L'unica ipotesi di aggregazione sulla quale si è effettivamente ragionato era quella di Granarolo, la società cooperativa partecipata al 20% da Intesa-Sanpaolo, che è il principale concorrente su piazza di Parmalat. L'opzione Granarolo, molto più piccola per fatturato rispetto alla multinazionale di Collecchio, era stata frenata però da considerazioni antitrust (il 20-30% dei ricavi nazionali a rischio dismissione) e dal timore delle cooperative azioniste di perdere il controllo della fornitura del latte. Negli ultimi giorni era arrivata la disponibilità della società emiliana (colta di sorpresa dalle notizie di ieri) a partecipare a un'iniziativa nazionale per Parmalat che avrebbe potuto materializzarsi dopo il rinnovo del board.

Intesa-Sanpaolo, che ha comunicato su richiesta Consob di avere il 2,15% di Parmalat e confermato che presenterà una lista capofilata da Bondi, in questo momento non si starebbe muovendo. Nel frattempo Assogestioni ha già depositato una lista di tre nomi, con in testa quello dell'ad di Lavazza Gaetano Mele.

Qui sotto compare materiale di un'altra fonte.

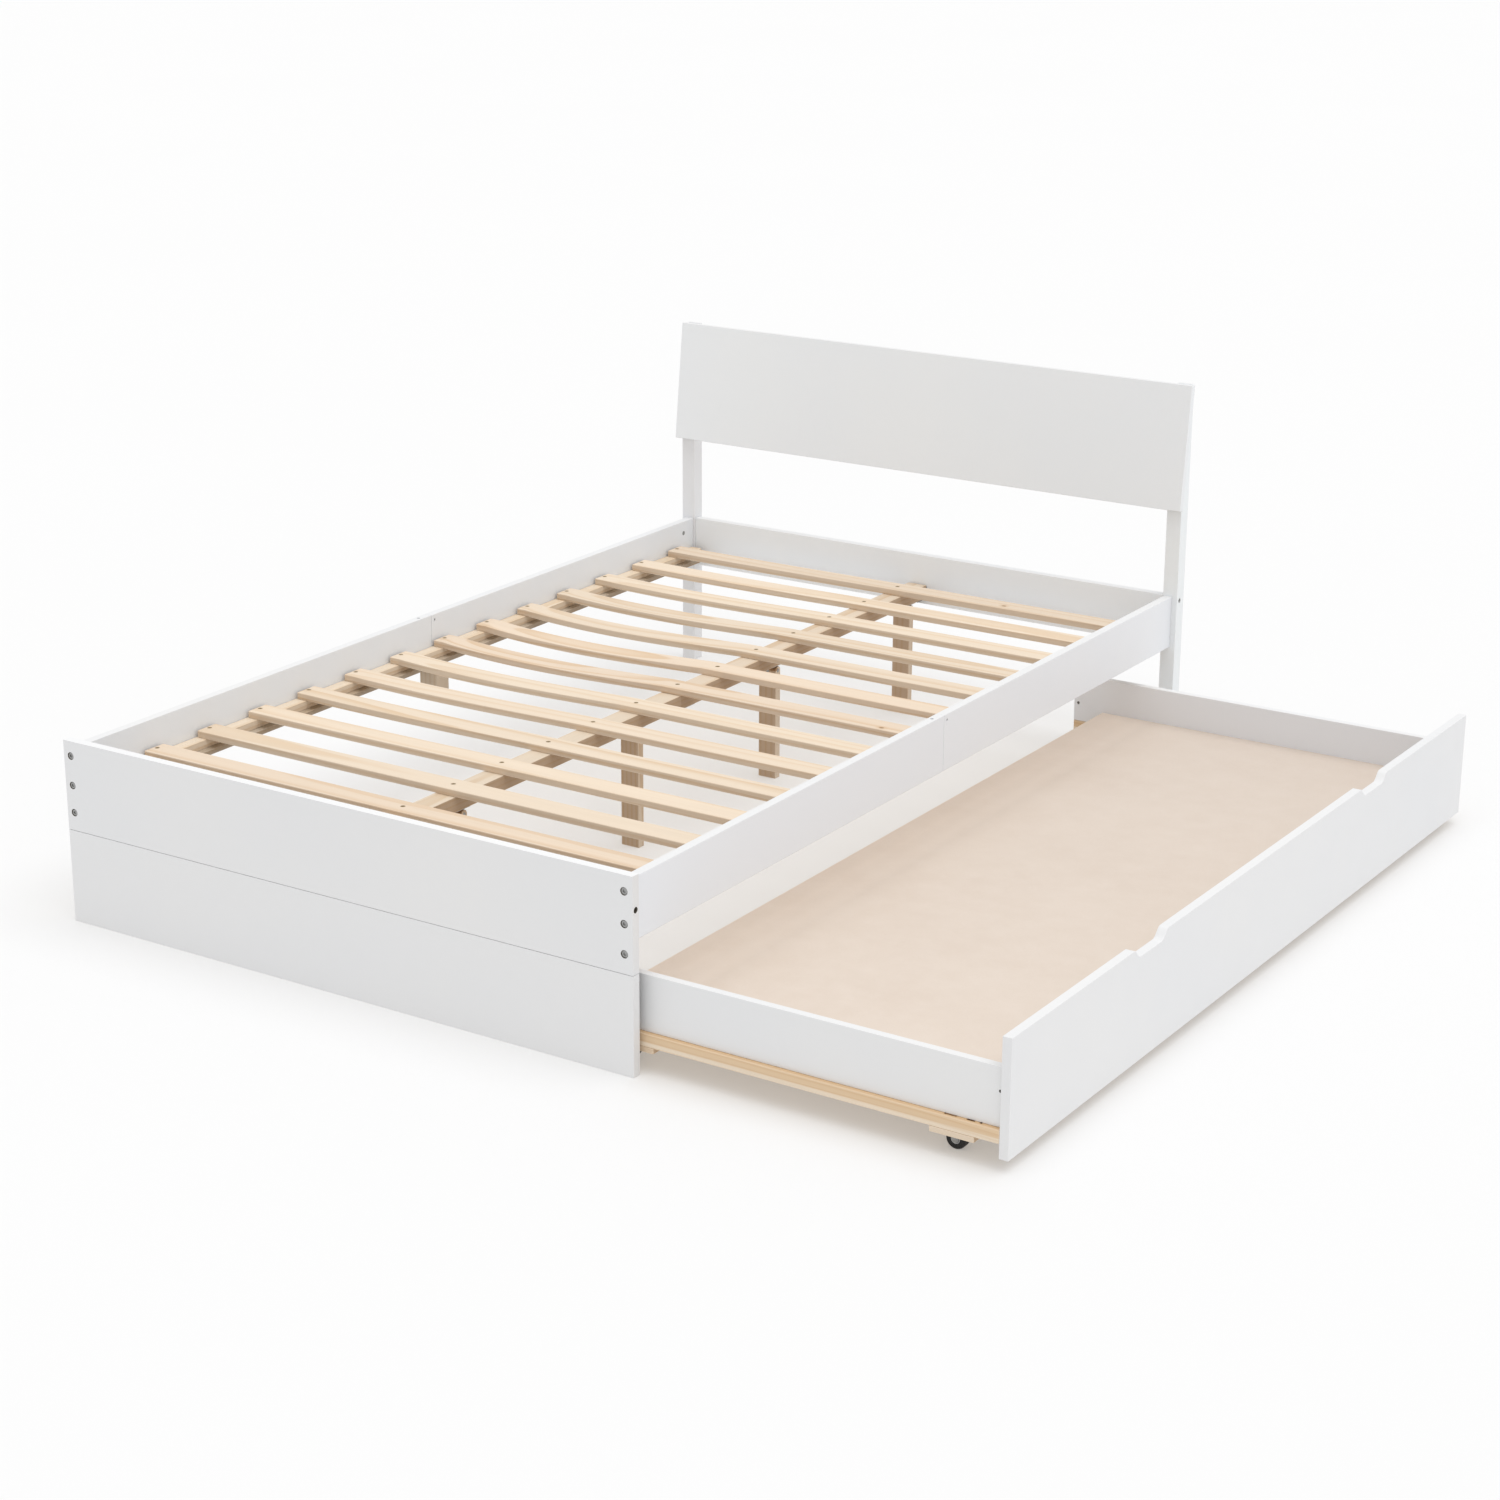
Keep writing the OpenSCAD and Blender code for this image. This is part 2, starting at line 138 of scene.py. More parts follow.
SHARP = math.radians(25)  # faces that meet at more than this make a corner
HOLE_SPAN = 40 * MM  # a ring of corners smaller than this is the rim of a hole
BORE_FACE = 60 * MM * MM  # a face at such a rim that is smaller than this is part of the hole's wall
RIM_EASE = 0.25 * MM
RIM_STEPS = 1
EDGE_STEPS = 3

# How far the edges of a piece are eased, by material slot, and where a kind of piece differs
EDGES = {
    "white_paint": 1.1 * MM,
    "pine": 1.4 * MM,
    "birch_board": 0.5 * MM,
    "zinc_steel": 0.35 * MM,
}
NODE_EDGES = {
    "slat_strip": 1.2 * MM,
    "slat": 2.4 * MM,
    "footboard": 0.5 * MM,
    "side_rail": 1.2 * MM,
    "trundle_end_rail": 2 * MM,
}


def eased(node, edge):
    """A CAD node's mesh with rounded corners: outer edges by edge, and the rims of its holes by RIM_EASE.
    Faces made on outer edges are marked in the face attribute "edge", and the walls of holes in "bore"."""
    bm = cad_mesh(node)
    corners = [e for e in bm.edges if e.is_manifold and e.calc_face_angle(0) > SHARP]
    outer, rims = [], []
    for ring in groups_of(corners, lambda e: [o for v in e.verts for o in v.link_edges]):
        low, high = extent([v.co for e in ring for v in e.verts])
        if (high - low).length < HOLE_SPAN:
            rims.extend(ring)
        else:
            outer.extend(ring)
    if not outer:
        outer, rims = rims, []
    mark = bm.faces.layers.float.new("edge")
    bore = bm.faces.layers.float.new("bore")
    for face in {f for e in rims for f in e.link_faces}:
        face[bore] = face.calc_area() < BORE_FACE
    for edges, width, steps, value in (
        (rims, RIM_EASE, RIM_STEPS, 0),
        (outer, edge, EDGE_STEPS, 1),
    ):
        if not edges:
            continue
        made = bmesh.ops.bevel(
            bm,
            geom=edges,
            offset=width,
            offset_type="OFFSET",
            segments=steps,
            profile=0.5,
            affect="EDGES",
            clamp_overlap=False,
        )
        for face in made["faces"]:
            face[mark] = value
    return bm


# ----------------------------------------------------------------------------------------- turned shapes

# A shape is a function that gives the outline's radius at each turn about the axis.


def round_shape(radius):
    return lambda turn: radius


def hex_shape(across):
    """A hexagon that measures across from flat to flat."""
    sixth = math.pi / 3
    return lambda turn: across / 2 / math.cos((turn + sixth / 2) % sixth - sixth / 2)


def cross_shape(reach, arm):
    """A cross with arms that reach that far and are arm wide."""
    quarter = math.pi / 2

    def shape(turn):
        off = abs((turn + quarter / 2) % quarter - quarter / 2)
        return min(reach / math.cos(off), arm / 2 / max(math.sin(off), 1e-6))

    return shape


def loft(bm, place, rings, steps=24, closed=False):
    """Joins rings, each a (shape, height) pair, about the Z axis of place.
    The ends are capped, or joined to each other if closed."""
    loops = []
    for shape, height in rings:
        loop = []
        for i in range(steps):
            turn = 2 * math.pi * i / steps
            r = shape(turn)
            point = place @ Vector((r * math.cos(turn), r * math.sin(turn), height))
            loop.append(bm.verts.new(point))
        loops.append(loop)
    pairs = list(zip(loops, loops[1:]))
    if closed:
        pairs.append((loops[-1], loops[0]))
    else:
        bm.faces.new(list(reversed(loops[0])))
        bm.faces.new(loops[-1])
    for a, b in pairs:
        for i in range(steps):
            j = (i + 1) % steps
            bm.faces.new((a[i], a[j], b[j], b[i]))


def facing(point, direction):
    """A matrix at point whose Z axis is direction."""
    turn = Vector((0, 0, 1)).rotation_difference(Vector(direction))
    return Matrix.Translation(point) @ turn.to_matrix().to_4x4()


# --------------------------------------------------------------------------------------------- fasteners

END_DEPTH = 0.3 * MM  # points nearer an end of a fastener than this lie on that end
RIM_SHARE = 0.97  # points farther out than this share of the head's radius lie on its rim
HEAD_STEP = 0.5 * MM  # a head is wider than its shank by more than this
BOLT_PLAY = 0.9 * MM  # how much narrower a head is than the counterbore it sits in
BOLT_PITCH = 1.25 * MM
SCREW_PITCH = 2.4 * MM


class Fastener:
    """A screw or bolt, measured from the points of its CAD solid. It starts at head and runs against out."""

    def __init__(self, points):
        axis = long_axis(points)
        low, high = extent(points)
        middle = (low + high) / 2
        self.length = high[axis] - low[axis]

        def radius(v):
            off = v - middle
            off[axis] = 0
            return off.length

        ends = []
        for sign, at in ((-1, low[axis]), (1, high[axis])):
            here = [radius(v) for v in points if abs(v[axis] - at) < END_DEPTH]
            ends.append((max(here), sign, at))
        self.head_r, sign, at = max(ends)
        self.shank_r = min(ends)[0]
        rim = [abs(v[axis] - at) for v in points if radius(v) > RIM_SHARE * self.head_r]
        self.head_h = max(h for h in rim if h < self.length / 2 + MM)
        self.headless = self.head_r < self.shank_r + HEAD_STEP
        self.out = Vector((0, 0, 0))
        self.out[axis] = sign
        self.head = middle.copy()
        self.head[axis] = at

    def place(self):
        return facing(self.head, self.out)


def thread(radius, top, bottom, pitch, depth):
    """Rings of a thread between two heights."""
    turns = max(1, round((top - bottom) / pitch))
    step = (top - bottom) / turns
    rings = []
    for i in range(turns):
        rings.append((round_shape(radius), top - step * i))
        rings.append((round_shape(radius - depth), top - step * (i + 0.5)))
    rings.append((round_shape(radius), bottom))
    return rings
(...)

Saranno quattro, quindi, le liste che si contenderanno gli 11 posti in consiglio alla prossima assemblea del 14 aprile. I tre fondi esteri, che hanno vincolato il 15,3%, confermano l'intenzione di proporre i propri candidati con Rainer Masera come presidente e Massimo Rossi come amministratore delegato ad interim e futuro vice-presidente. Certezze, però, a questo punto non ce ne sono più. E intanto c'è tempo ancora fino a cinque giorni prima dell'adunanza dei soci per comprare eventualmente azioni utili a partecipare. Se la tensione in Borsa si allenterà nei prossimi giorni vorrà dire che la partita è già considerata sostanzialmente chiusa.

I tre fondi-pattisti scioglieranno il vincolo dopo l'assemblea: tranne Zenit che ha in carico il suo 2% a un prezzo molto alto (si dice vicino ai 3 euro per azione), gli altri due avranno probabilmente una buona convenienza a realizzare l'investimento. Si vedrà.